▶ _What to do_
Set out every line bearing the string "return".
· · · · · · ·
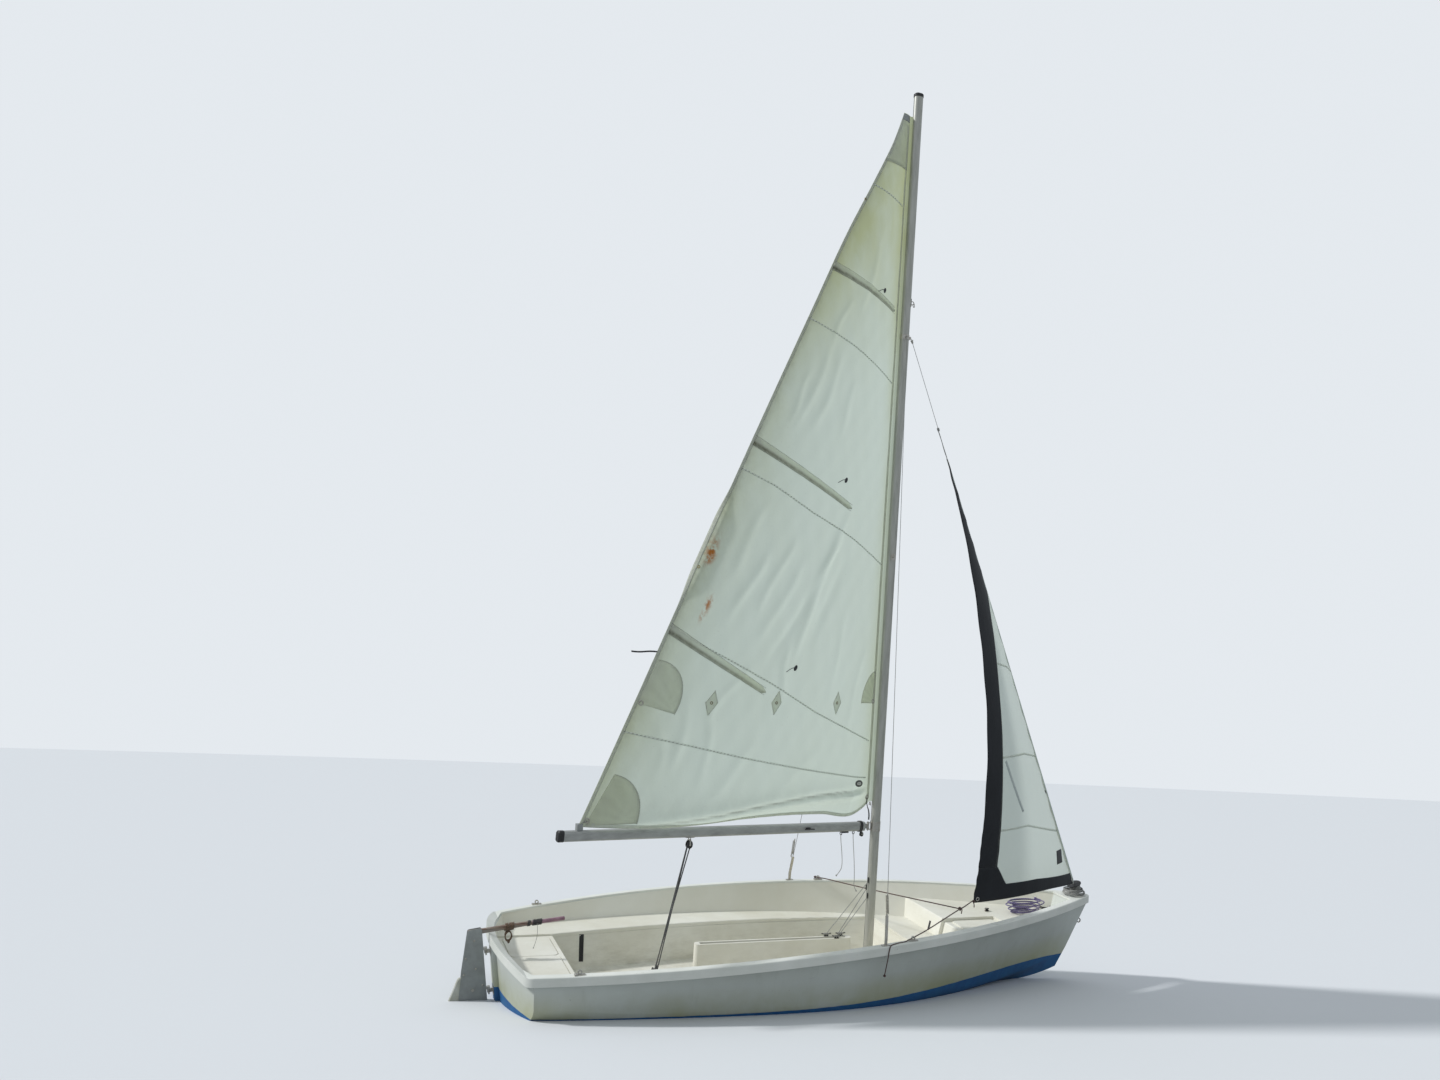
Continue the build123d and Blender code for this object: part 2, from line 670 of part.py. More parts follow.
with BuildPart() as furler:
    drum = Plane(origin=STAY_FOOT - STAY_UP * (DRUM_H + FIT), z_dir=STAY_UP)
    with BuildSketch(drum):
        Circle(DRUM_R)
    extrude(amount=DRUM_FLANGE)
    with BuildSketch(drum.offset(DRUM_H - DRUM_FLANGE)):
        Circle(DRUM_R)
    extrude(amount=DRUM_FLANGE)
    with BuildSketch(drum):
        Circle(DRUM_R * DRUM_CORE)
    extrude(amount=DRUM_H)
save(furler, "furler")

with BuildPart() as stem_fitting:
    lug_x = drum.origin.X + 4
    lug_z = sheer_z(lug_x)
    with Locations((lug_x, 0, lug_z)):
        Box(90, 34, 16)
    add(under_sheer(-FIT, 200), mode=Mode.SUBTRACT)
    with BuildSketch(Plane.XZ.offset(-3)):
        with BuildLine():
            Polyline((lug_x - 22, lug_z + 5), (lug_x + 22, lug_z + 5), (drum.origin.X + 8, drum.origin.Z - 4),
                     (drum.origin.X - 8, drum.origin.Z - 4), close=True)
        make_face()
    extrude(amount=6)
save(stem_fitting, "stem_fitting")


def leaf(table, luff, camber, thick, stand_off=0.0):
    """A thin curved sail: table rows are height, chord and the chord's angle off the centreline."""
    with BuildPart() as cloth:
        for z, chord, out in table:
            clear = stand_off + thick / 2 * sin(out) if stand_off else 0
            start = Vector(luff(z) - clear, 0)
            ahead = Vector(-cos(out), -sin(out))
            lee = Vector(-sin(out), cos(out)) * -1
            end = start + ahead * chord
            middle = start + ahead * (chord / 2)
            belly = camber * chord
            with BuildSketch(Plane.XY.offset(z)):
                with BuildLine():
                    half = lee * (thick / 2)
                    ThreePointArc(start + half, middle + lee * belly + half, end + half)
                    ThreePointArc(start - half, middle + lee * belly - half, end - half)
                    Line(start + half, start - half)
                    Line(end + half, end - half)
                make_face()
        loft()
    return cloth.part


with BuildPart() as mainsail:
    add(leaf(MAIN, lambda z: AXIS_X, CAMBER, SAIL_T))
save(mainsail, "mainsail")


def stay_x(z):
    share = (z - STAY_FOOT.Z) / (STAY_HEAD.Z - STAY_FOOT.Z)
    return STAY_FOOT.X + share * (STAY_HEAD.X - STAY_FOOT.X)


with BuildPart() as jib:
    add(leaf(JIB, lambda z: stay_x(z), CAMBER, SAIL_T, STAY_D * 0.54 + FIT))
save(jib, "jib")

# Boom and gooseneck
AXIS = Vector(AXIS_X, 0, BOOM_Z)
ALONG = Vector(-cos(BOOM_OUT) * cos(BOOM_RISE), -sin(BOOM_OUT) * cos(BOOM_RISE), sin(BOOM_RISE))
ACROSS = Vector(sin(BOOM_OUT), -cos(BOOM_OUT), 0)

with BuildPart() as gooseneck_bracket:
    add(mast_band(BOOM_Z - LUG_GAP / 2 - 14, LUG_GAP + 28, BAND_T))
    add(slab((MAST_AFT - 1, MAST_AFT + 30), (-3, 3), (BOOM_Z - 60, BOOM_Z + 60)), mode=Mode.SUBTRACT)
    for z in (BOOM_Z - LUG_GAP / 2 - LUG_T, BOOM_Z + LUG_GAP / 2):
        with BuildSketch(Plane.XY.offset(z)):
            with Locations((AXIS_X, 0)):
                Circle(LUG_HALF)
            with Locations(((AXIS_X + MAST_AFT - 1) / 2, 0)):
                Rectangle(MAST_AFT - 1 - AXIS_X, 2 * LUG_HALF)
            with Locations((AXIS_X, 0)):
                Circle(PIN_NECK + PIN_CLEAR, mode=Mode.SUBTRACT)
        extrude(amount=LUG_T)
save(gooseneck_bracket, "gooseneck_bracket")

with BuildPart() as gooseneck_toggle:
    with BuildSketch(Plane.XY.offset(BOOM_Z - LUG_GAP / 2 + 1)):
        with Locations((AXIS_X, 0)):
            Circle(10)
    extrude(amount=LUG_GAP - 2)
    with BuildSketch(Plane.XY.offset(BOOM_Z - LUG_GAP / 2 - 12)):
        with Locations((AXIS_X, 0)):
            Circle(PIN_NECK)
    extrude(amount=LUG_GAP + 24)
    with BuildSketch(Plane(origin=AXIS, x_dir=ACROSS, z_dir=ALONG)):
        Rectangle(14, LUG_GAP - 12)
    extrude(amount=BOOM_GAP - FIT)
save(gooseneck_toggle, "gooseneck_toggle")

with BuildPart() as boom:
    with BuildSketch(Plane(origin=AXIS + ALONG * BOOM_GAP, x_dir=ACROSS, z_dir=ALONG)):
        RectangleRounded(BOOM_WIDE, BOOM_DEEP, 18)
        for edge in (1, -1):
            with Locations((0, edge * (BOOM_DEEP / 2 - 8))):
                Circle(6, mode=Mode.SUBTRACT)
                Rectangle(4, 20, mode=Mode.SUBTRACT)
    extrude(amount=BOOM_L - BOOM_GAP)
save(boom, "boom")

with BuildPart() as boom_end_cap:
    with BuildSketch(Plane(origin=AXIS + ALONG * (BOOM_L + FIT), x_dir=ACROSS, z_dir=ALONG)):
        RectangleRounded(BOOM_WIDE + 4, BOOM_DEEP + 4, 19)
    extrude(amount=40)
    chamfer(boom_end_cap.faces().sort_by(Axis.X)[0].edges(), 7)
save(boom_end_cap, "boom_end_cap")

# Slide that ties the sail's lower corner to the boom
with BuildPart() as clew_slide:
    seat = AXIS + ALONG * CLEW_AT
    low = seat.Z + BOOM_DEEP / 2 / cos(BOOM_RISE) + SLIDE_L / 2 * sin(BOOM_RISE) + FIT
    chord = Vector(-cos(BOOM_OUT), -sin(BOOM_OUT), 0)
    with BuildSketch(Plane(origin=(seat.X, seat.Y, low), x_dir=chord, z_dir=(0, 0, 1))):
        Rectangle(SLIDE_L, SLIDE_W)
    extrude(amount=MAIN[0][0] - FIT - low)
    fillet(clew_slide.edges().filter_by(Axis.Z), 5)
save(clew_slide, "clew_slide")

# Rudder
TRANSOM_X = CORNER_X - BULGE + OVERHANG - (PINTLE_Z - STERN_SHEER - CROWN) * tan(RAKE)
LEAN = Plane(origin=(TRANSOM_X - PAD_T - PINTLE_AFT, 0, PINTLE_Z), x_dir=(cos(RAKE), 0, sin(RAKE)),
             z_dir=(0, -1, 0))
AXIS_UP = (-sin(RAKE), 0, cos(RAKE))


def on_lean(t, s=0):
    """A plane square to the pintle axis, at height t and s forward of the axis."""
    return Plane(origin=LEAN.from_local_coords(Vector(s, t, 0)), x_dir=(cos(RAKE), 0, sin(RAKE)),
                 z_dir=AXIS_UP)


with BuildPart() as sternpost_pad:
    with BuildSketch(on_lean(PAD_FOOT)):
        with Locations((PINTLE_AFT + PAD_T, 0)):
            RectangleRounded(2 * PAD_T, 2 * PAD_HALF, 10)
    extrude(amount=PAD_HEAD - PAD_FOOT)
    add(past_transom(OVERHANG - FIT), mode=Mode.SUBTRACT)
save(sternpost_pad, "sternpost_pad")

for t, name in ((GUDGEON_HIGH, "gudgeon_upper"), (GUDGEON_LOW, "gudgeon_lower")):
    with BuildPart() as gudgeon:
        with BuildSketch(on_lean(t)):
            Circle(11)
            with Locations(((PINTLE_AFT - FIT) / 2, 0)):
                Rectangle(PINTLE_AFT - FIT, 14)
            Circle(PIN_NECK + PIN_CLEAR, mode=Mode.SUBTRACT)
        extrude(amount=GUDGEON_H)
        with BuildSketch(on_lean(t - 18)):
            with Locations((PINTLE_AFT - FIT - 1.5, 0)):
                Rectangle(3, 56)
        extrude(amount=GUDGEON_H + 36)
    save(gudgeon, name)

CHEEK_IN = BLADE_T / 2 + 1
with BuildPart() as rudder_head:
    for side in (1, -1):
        with BuildSketch(LEAN.offset(CHEEK_IN if side > 0 else -CHEEK_IN - CHEEK_T)) as cheek:
            Polygon(*CHEEK, align=None)
            fillet(cheek.vertices(), 14)
            with Locations(BLADE_PIN):
                Circle(PIN_NECK, mode=Mode.SUBTRACT)
        extrude(amount=CHEEK_T)
    with BuildSketch(LEAN.offset(-CHEEK_IN)):
        Polygon((CHEEK_FRONT, TILLER_T - 2), (-108, TILLER_T - FIT), (-154, SPACER_FOOT),
                (CHEEK_FRONT, SPACER_FOOT), align=None)
    extrude(amount=2 * CHEEK_IN)
save(rudder_head, "rudder_head")

for t, name in ((GUDGEON_HIGH, "pintle_upper"), (GUDGEON_LOW, "pintle_lower")):
    with BuildPart() as pintle:
        with BuildSketch(on_lean(t + GUDGEON_H + 1)):
            with Locations(((CHEEK_FRONT + FIT + 9) / 2, 0)):
                Rectangle(9 - CHEEK_FRONT - FIT, 28)
        extrude(amount=16)
        with BuildSketch(on_lean(t - 14)):
            Circle(PIN_NECK)
        extrude(amount=GUDGEON_H + 20)
    save(pintle, name)

with BuildPart() as rudder_blade:
    with BuildSketch(LEAN.offset(-BLADE_T / 2)) as blade:
        Polygon(*BLADE, align=None)
        fillet(blade.vertices().sort_by(Axis.Y)[:2], 60)
        fillet(blade.vertices().sort_by(Axis.Y)[-3:], 24)
        with Locations(BLADE_PIN):
            Circle(PIN_NECK + PIN_CLEAR, mode=Mode.SUBTRACT)
    extrude(amount=BLADE_T)
    chamfer(rudder_blade.edges().filter_by(lambda e: e.length > 400), BLADE_EDGE)
save(rudder_blade, "rudder_blade")

with BuildPart() as rudder_bolt:
    bolt = LEAN.shift_origin(LEAN.from_local_coords(Vector(*BLADE_PIN, 0)))
    with BuildSketch(bolt.offset(-CHEEK_IN - CHEEK_T - FIT)):
        Circle(PIN_NECK - 0.02)
    extrude(amount=2 * (CHEEK_IN + CHEEK_T + FIT))
    for start in (-CHEEK_IN - CHEEK_T - FIT - 5, CHEEK_IN + CHEEK_T + FIT):
        with BuildSketch(bolt.offset(start)):
            RegularPolygon(10, 6)
        extrude(amount=5)
save(rudder_bolt, "rudder_bolt")

with BuildPart() as tiller:
    with BuildSketch(LEAN.offset(-TILLER_W / 2)):
        Polygon((-110, TILLER_T), (-110, TILLER_T + 34), (TILLER_JOINT, TILLER_T + 34 - TILLER_DIP),
                (TILLER_JOINT, TILLER_T + 8 - TILLER_DIP), align=None)
    extrude(amount=TILLER_W)
    fillet(tiller.edges().filter_by(lambda e: e.length > 200), 5)
save(tiller, "tiller")

with BuildPart() as tiller_grip:
    start = LEAN.from_local_coords(Vector(TILLER_JOINT + 3 * FIT, TILLER_T + 21 - TILLER_DIP, 0))
    end = LEAN.from_local_coords(Vector(TILLER_END, TILLER_T + 21 - TILLER_DIP * 1.7, 0))
    add(wire(start, end, GRIP_D))
    fillet(tiller_grip.faces().sort_by(Axis.X)[-1].edges(), 8)
save(tiller_grip, "tiller_grip")

# Small fittings on the rail
for x, title in ((FAIRLEAD_X, "stern_fairlead"), (LEAD_X, "jib_lead")):
    for side, name in ((1, "port"), (-1, "starboard")):
        base_z = sheer_z(x)
        with BuildPart() as fitting:
            with Locations((x, side * (half_beam(x) - RAIL_W / 2), base_z)):
                Box(70, 26, 16)
            add(under_sheer(-FIT, 200), mode=Mode.SUBTRACT)
            with BuildSketch(Plane(origin=(x, side * (half_beam(x) - RAIL_W / 2) + 5, base_z + 7),
                                   x_dir=(1, 0, 0), z_dir=(0, -1, 0))):
                with Locations((0, 12)):
                    Circle(15)
                    Circle(8, mode=Mode.SUBTRACT)
            extrude(amount=10)
        save(fitting, f"{title}_{name}")

STEM_FOOT = Vector(station(SECTIONS[-1][0]), 0, SECTIONS[-1][1])
STEM_HEAD = Vector(station(SECTIONS[-1][2]), 0, sheer_z(station(SECTIONS[-1][2])))
STEM_UP = (STEM_HEAD - STEM_FOOT).normalized()
STEM_AHEAD = Vector(STEM_UP.Z, 0, -STEM_UP.X)
with BuildPart() as bow_eye:
    eye = STEM_FOOT + STEM_UP * ((EYE_Z - STEM_FOOT.Z) / STEM_UP.Z) + STEM_AHEAD * EYE_OUT
    print("bow eye's middle", tuple(round(v, 2) for v in eye))
    with BuildSketch(Plane(origin=eye + Vector(0, EYE_RING / 2, 0), z_dir=(0, -1, 0), x_dir=(1, 0, 0))):
        Circle(EYE_R + EYE_RING)
        Circle(EYE_R, mode=Mode.SUBTRACT)
    extrude(amount=EYE_RING)
    with BuildSketch(Plane(origin=STEM_FOOT + STEM_AHEAD * FIT, z_dir=STEM_AHEAD)):
        Rectangle(2000, 400)
    extrude(amount=-600, mode=Mode.SUBTRACT)
save(bow_eye, "bow_eye")
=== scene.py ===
# %% [markdown]
# # A weathered sailing dinghy under full sail
# The hull, spars and fittings come from the CAD model, which is loaded first and never moved.
# This script gives them their finishes and adds what CAD leaves plain: the sewn sails, the ropes, the small
# fittings, the marks that weather leaves on a hard-worked boat, and a little painted light and shade.

# %% The frame
import bpy, math, random
import numpy as np
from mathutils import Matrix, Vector


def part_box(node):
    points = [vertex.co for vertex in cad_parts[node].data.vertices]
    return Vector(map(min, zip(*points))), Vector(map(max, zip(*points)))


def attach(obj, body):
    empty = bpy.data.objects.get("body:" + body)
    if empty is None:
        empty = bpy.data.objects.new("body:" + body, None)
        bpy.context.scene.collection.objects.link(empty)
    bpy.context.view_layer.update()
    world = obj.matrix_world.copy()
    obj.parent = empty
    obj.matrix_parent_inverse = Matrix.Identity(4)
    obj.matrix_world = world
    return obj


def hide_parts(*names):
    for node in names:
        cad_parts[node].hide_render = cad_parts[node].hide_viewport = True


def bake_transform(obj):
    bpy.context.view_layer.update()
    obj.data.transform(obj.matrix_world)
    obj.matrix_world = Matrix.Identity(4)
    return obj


def short(values):
    """Numbers rounded for printing."""
    return [round(float(v), 3) for v in values]


def box_of(name):
    """The low and the high corner of a CAD node."""
    return [Vector(corner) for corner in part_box(name)]


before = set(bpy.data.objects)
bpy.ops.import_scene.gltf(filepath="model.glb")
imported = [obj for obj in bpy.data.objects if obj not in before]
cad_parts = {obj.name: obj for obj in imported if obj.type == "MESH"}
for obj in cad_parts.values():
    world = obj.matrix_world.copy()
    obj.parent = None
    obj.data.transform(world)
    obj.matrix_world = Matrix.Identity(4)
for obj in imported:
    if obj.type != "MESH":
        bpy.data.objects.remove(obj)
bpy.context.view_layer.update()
scene = bpy.context.scene
scene.view_settings.view_transform = "Standard"

# %% [markdown]
# ## The camera
# The photograph was taken from a little above deck height, well aft of the beam. The place and
# the lens were solved from points of the boat that show in it, so the camera is set first and
# everything else is judged through it.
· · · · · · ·
▶ _Output of the task_
    return cloth.part
    return STAY_FOOT.X + share * (STAY_HEAD.X - STAY_FOOT.X)
    return Plane(origin=LEAN.from_local_coords(Vector(s, t, 0)), x_dir=(cos(RAKE), 0, sin(RAKE)),
    return Vector(map(min, zip(*points))), Vector(map(max, zip(*points)))
    return obj
    return obj
    return [round(float(v), 3) for v in values]
    return [Vector(corner) for corner in part_box(name)]